I stare into the abyss of my roasted brew and question every decision that led me here. I try to justify my life choices. To seem less like the unpatriotic oddball quietly carrying contraband in my purse. Americans don’t drink steeped blends— except Southerners. Where sweet tea is its own food group and doesn’t count.
So I do what any desperate, tea-loving imposter would do. I discreetly tiptoe past the mixologists of espresso—to take my brew to the empty bathroom. I make it inside without a single sideways glance, dump it like crime scene evidence, and crank the faucet. I scrub the aftermath off my hands, dragging my palms across a cold metal grate, and hang my head in shame.

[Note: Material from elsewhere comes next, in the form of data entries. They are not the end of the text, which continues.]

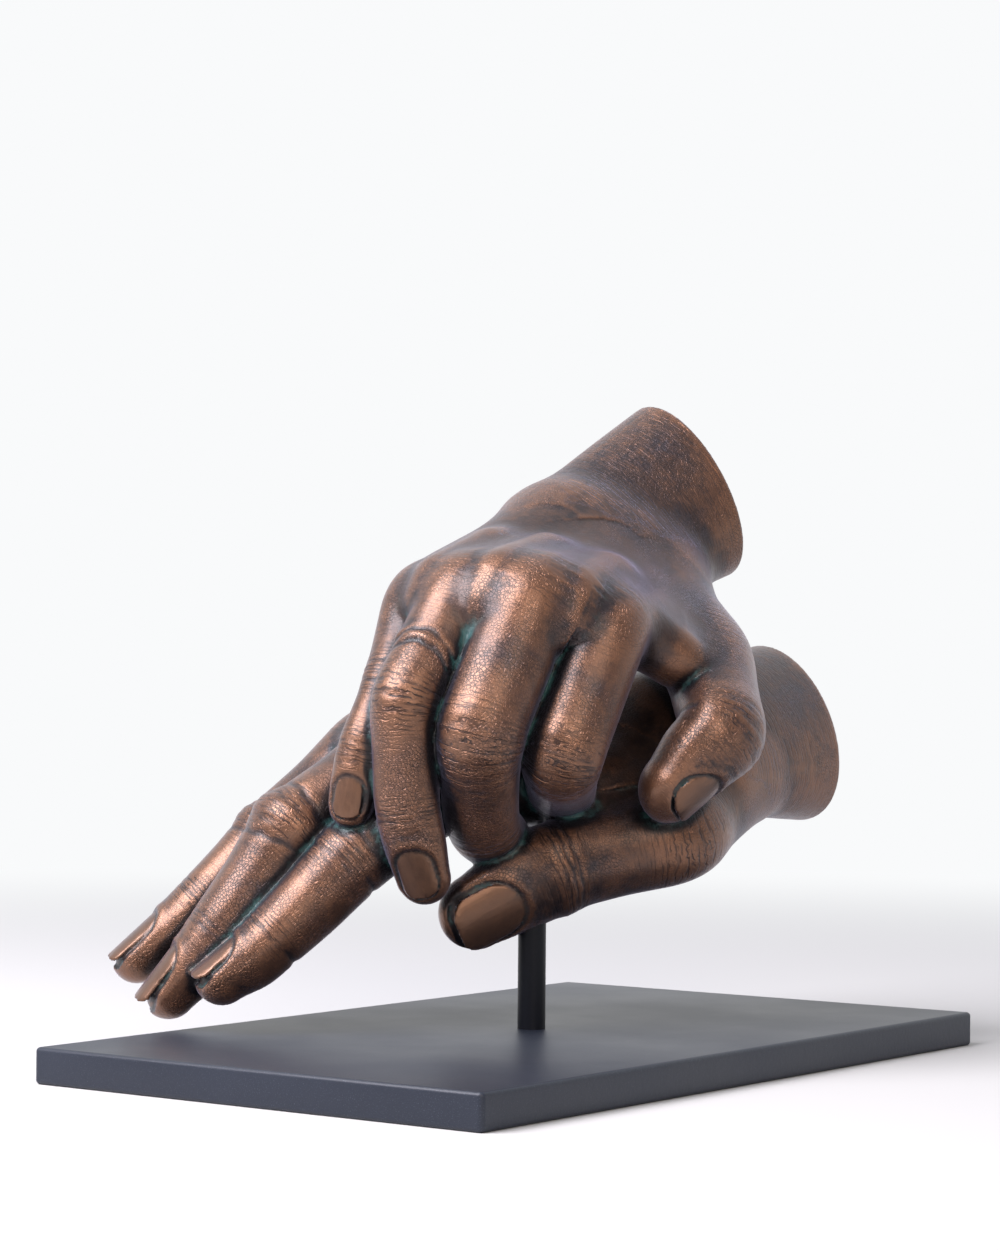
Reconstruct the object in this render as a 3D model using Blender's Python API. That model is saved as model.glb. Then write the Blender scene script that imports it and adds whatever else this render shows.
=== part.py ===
"""Sculpture of two right hands clasping each other, cast in one piece and
carried on a steel rod that stands in a flat steel base plate.

The origin is the middle of the plate's underside. X runs along the plate's
long edge, Y along its short edge and Z up. The file is in metres.
"""
import math

import bmesh
import bpy
import numpy as np
import openvdb

POSE_UNIT = 0.001

# Base plate: a flat bar with softened edges.
PLATE_LENGTH = 0.250
PLATE_WIDTH = 0.150
PLATE_THICKNESS = 0.010
PLATE_EDGE_RADIUS = 0.0012
PLATE_CORNER_RADIUS = 0.0015

# Rod: a round bar let into the plate and into the casting.
ROD_DIAMETER = 0.008
ROD_FREE_LENGTH = 0.0262
ROD_SEAT_DEPTH = 0.007
ROD_SOCKET_DEPTH = 0.018
ROD_CHAMFER = 0.0005
FIT_GAP = 0.0003

# The casting.
HANDS_TURN = math.radians(-53.8)
FINGER_FULLNESS = 1.0
WRIST_BLEND = 0.018
PALM_BLEND = 0.009
FINGER_BLEND = 0.0030
WEB_REACH = 0.022
WEB_DEPTH = 0.009
TOUCH_BLEND = 0.0030
JOINT_ROUNDING = 0.008
FOREARM_HALF_WIDTH = 0.0300
FOREARM_HALF_THICKNESS = 0.0215
SAWN_RIM_ROUNDING = 0.003
ROD_ENTRY = 0.0262
GRID_STEP = 0.0016
CASTING_FACES = 10500

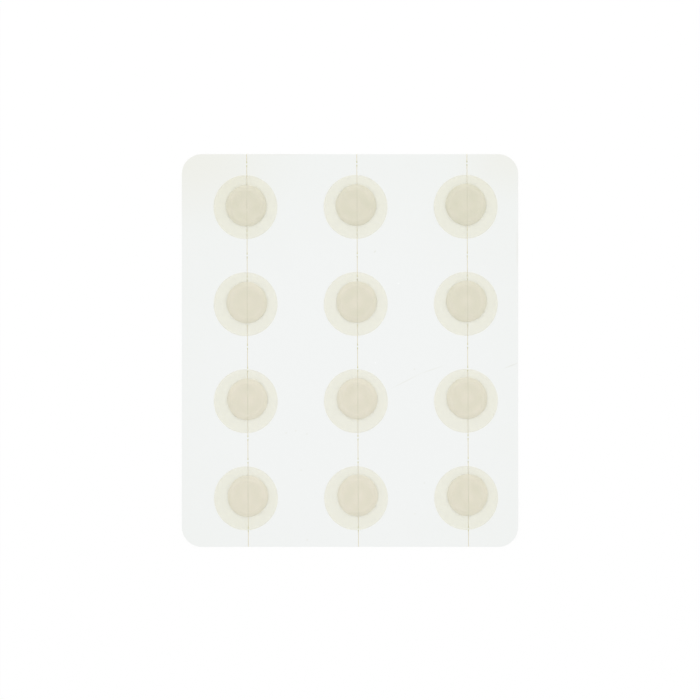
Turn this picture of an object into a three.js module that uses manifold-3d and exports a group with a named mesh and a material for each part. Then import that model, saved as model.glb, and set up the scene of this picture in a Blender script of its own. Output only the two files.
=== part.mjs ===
// Sheet of acne patches: twelve round two-layer patches on one perforated release liner.
//
// Each patch is a gel core that lies on the liner and a wider cover film that lies over the core. The core
// is a flat disc whose edge is rounded off over a wide band, and the film follows it: flat on the liner all
// round its rim, up over the core's rounded edge and closed over the core's top.
//
// Units are millimetres. The sheet lies on its back with +Z up, +X to its right and +Y towards its top
// edge. The origin is the middle of the sheet's underside.

import * as THREE from "three";
import { mergeVertices } from "three/addons/utils/BufferGeometryUtils.js";
import Module from "manifold-3d";

const wasm = await Module();
wasm.setup();

// Patch: core, film and the room that the film leaves round the core
const CORE_DIAMETER = 7.94;
const CORE_THICKNESS = 0.4;
const CORE_SIDE_HEIGHT = 0.1;
const CORE_EDGE_RUN = 0.95;
const CORE_CLEARANCE = 0.15;
const FILM_THICKNESS = 0.1;
const FILM_RING_WIDTH = 2.03;

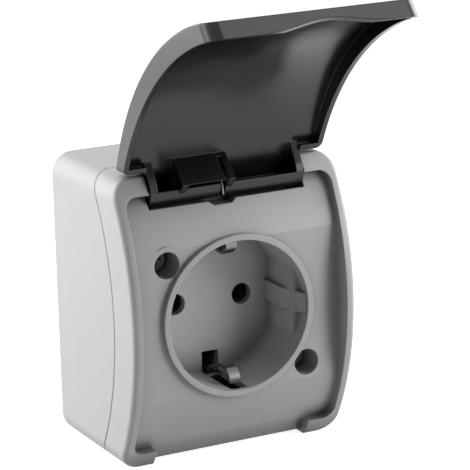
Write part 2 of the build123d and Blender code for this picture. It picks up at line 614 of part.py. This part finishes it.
def make_earth_screw():
    seat = EARTH_BACK + BRASS + WIRE_GAP + CLAMP_THICKNESS
    tip = EARTH_BACK - THREAD_RUNOUT
    return make_screw(
        0, EARTH_TERMINAL_Z, TERMINAL_SCREW_RADIUS, tip, seat, TERMINAL_HEAD_RADIUS, TERMINAL_HEAD, False
    )


def make_clamp(x, z, base):
    """Square clamp plate under a terminal screw's head."""
    near = base + WIRE_GAP
    plate = slab(x - CLAMP_HALF, x + CLAMP_HALF, near, near + CLAMP_THICKNESS, z - CLAMP_HALF, z + CLAMP_HALF)
    return plate - round_bar(x, z, TERMINAL_SCREW_RADIUS + FIT, 0, DEPTH)


def make_earth_strap():
    """Earth bar across the carrier, with a sprung leaf at each end that enters the well."""
    middle = EARTH_BACK + BRASS / 2
    points = [(middle, 0), (middle, EARTH_REACH)]
    points += [(FLOOR_FRONT + depth, z) for depth, z in EARTH_LEAF]
    path = FilletPolyline(*[(-depth, -z) for depth, z in points], radius=EARTH_BEND)
    leaf = extrude(Plane.YZ * trace(path, BRASS), EARTH_HALF_WIDTH, both=True)
    front = EARTH_BACK + BRASS
    bar_end = EARTH_REACH - EARTH_BEND
    bar = slab(-EARTH_BAR_HALF, EARTH_BAR_HALF, EARTH_BACK, front, -bar_end, bar_end)
    strap = bar + leaf + mirror(leaf, about=Plane.XY)
    strap -= round_bar(0, EARTH_TERMINAL_Z, TERMINAL_SCREW_RADIUS + FIT, 0, DEPTH)
    return strap - round_bar(0, RIVET_Z, RIVET_RADIUS + FIT, 0, DEPTH)


def make_rivet():
    front = EARTH_BACK + BRASS
    rivet = round_bar(0, RIVET_Z, RIVET_RADIUS, CARRIER_BACK - RIVET_HEAD, front + RIVET_HEAD)
    rivet += round_bar(0, RIVET_Z, RIVET_HEAD_RADIUS, front, front + RIVET_HEAD)
    return rivet + round_bar(0, RIVET_Z, RIVET_HEAD_RADIUS, CARRIER_BACK - RIVET_HEAD, CARRIER_BACK)


def make_carrier_screw():
    """Screw that holds the carrier's right lug to its post."""
    seat = CARRIER_BACK + LUG_THICKNESS
    return make_screw(LUG_X, LUG_Z, SCREW_RADIUS, CARRIER_SCREW_TIP, seat, SCREW_HEAD_RADIUS, SCREW_HEAD)


def make_pieces():
    """Every piece of the socket, by name."""
    contact = make_contact()
    clip = make_clip()
    terminal_screw = make_terminal_screw()
    clamp = make_clamp(PIN_X, TERMINAL_HEIGHT, CHAMBER_BACK + BRASS)
    cover_screw = make_cover_screw()
    seal = make_seal()
    carrier_screw = make_carrier_screw()
    return {
        "base_box": make_box(),
        "front_cover": make_cover(),
        "well_floor": make_well_floor(),
        "lid": make_lid(),
        "lid_spring": make_spring(),
        "spring_pin": make_spring_pin(),
        "cover_gasket": make_gasket(),
        "cover_screw_upper": cover_screw,
        "cover_screw_lower": turned_half(cover_screw),
        "screw_seal_upper": seal,
        "screw_seal_lower": turned_half(seal),
        "contact_carrier": make_carrier(),
        "contact_left": mirror(contact, about=Plane.YZ),
        "contact_right": contact,
        "contact_clip_left": mirror(clip, about=Plane.YZ),
        "contact_clip_right": clip,
        "earth_strap": make_earth_strap(),
        "earth_rivet": make_rivet(),
        "live_terminal_screw": mirror(terminal_screw, about=Plane.YZ),
        "neutral_terminal_screw": terminal_screw,
        "earth_terminal_screw": make_earth_screw(),
        "live_clamp": mirror(clamp, about=Plane.YZ),
        "neutral_clamp": clamp,
        "earth_clamp": make_clamp(0, EARTH_TERMINAL_Z, EARTH_BACK + BRASS),
        "carrier_screw_right": carrier_screw,
        "carrier_screw_left": turned_half(carrier_screw),
        "bottom_grommet": make_grommet(True),
        "top_grommet": mirror(make_grommet(False), about=Plane.XY),
    }


def main():
    os.makedirs("parts", exist_ok=True)
    for name, piece in make_pieces().items():
        export_step(piece, "parts/" + name + ".step")


main()
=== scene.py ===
"""Looks of the outdoor weatherproof socket: its finishes, its coiled spring, the studio and the camera."""
import json
from math import atan2, cos, degrees, radians, sin

import bpy
from mathutils import Matrix, Vector


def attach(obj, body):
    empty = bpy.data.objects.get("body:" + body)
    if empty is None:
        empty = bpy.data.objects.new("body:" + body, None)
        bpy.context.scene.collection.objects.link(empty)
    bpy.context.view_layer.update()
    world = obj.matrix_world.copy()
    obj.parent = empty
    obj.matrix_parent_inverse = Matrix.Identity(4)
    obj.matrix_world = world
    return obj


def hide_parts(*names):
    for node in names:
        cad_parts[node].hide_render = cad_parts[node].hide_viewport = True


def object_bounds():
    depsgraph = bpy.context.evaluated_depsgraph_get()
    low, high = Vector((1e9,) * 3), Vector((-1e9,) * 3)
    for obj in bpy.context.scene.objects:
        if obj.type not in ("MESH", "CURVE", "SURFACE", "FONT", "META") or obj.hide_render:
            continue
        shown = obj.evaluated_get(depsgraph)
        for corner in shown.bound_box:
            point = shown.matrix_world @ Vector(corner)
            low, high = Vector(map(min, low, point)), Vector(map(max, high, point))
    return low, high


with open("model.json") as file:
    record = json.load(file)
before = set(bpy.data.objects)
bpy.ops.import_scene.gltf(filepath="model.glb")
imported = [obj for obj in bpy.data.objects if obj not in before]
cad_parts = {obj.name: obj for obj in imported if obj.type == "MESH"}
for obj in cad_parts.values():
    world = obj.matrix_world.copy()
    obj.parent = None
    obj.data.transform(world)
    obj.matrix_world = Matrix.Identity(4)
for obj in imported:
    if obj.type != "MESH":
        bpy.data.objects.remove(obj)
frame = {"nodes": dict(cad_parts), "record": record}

MM = 0.001
cad_low, cad_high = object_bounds()
cad_nodes = frame["nodes"]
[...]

But let me make something clear: I am very far from being un-American. In the suburbs outside Chicago, when all my friends listened to metal, goth, rock, or emo— I wore cowboy boots and listened to country music. Yet I was the one they all made fun of. While all the city kids were going to youth nightclubs, I was tackling farm chores in exchange for riding lessons. I married a soldier. And somehow, I’m the one who absolutely despises Java. But I do. I really, truly do.
So I got back in line inside the chapel of liquid syrups, trying not to look like someone who’d just flushed her last sin. The barista raised an eyebrow. “Did you drink the entire cup I gave you that quickly?” My eyes widened. “Ughhh—yes? I’m practically jolt-juice deficient.” She laughed. “I get that. I’m exhausted, too.” I smiled, then put on my big-girl panties and proudly ordered a hot, caffeinated tea latte— like a boss in farm attire. Not because I’m anti-American. But because coffee is a disgrace.
I love my infusion black—like how my heart feels when someone offers me a cup of that roasted regret. I swirl in cream like it’s a declaration of independence. With floral notes that sing my country’s national anthem. And sugar? That’s not optional. It’s Southern diplomacy in a cup.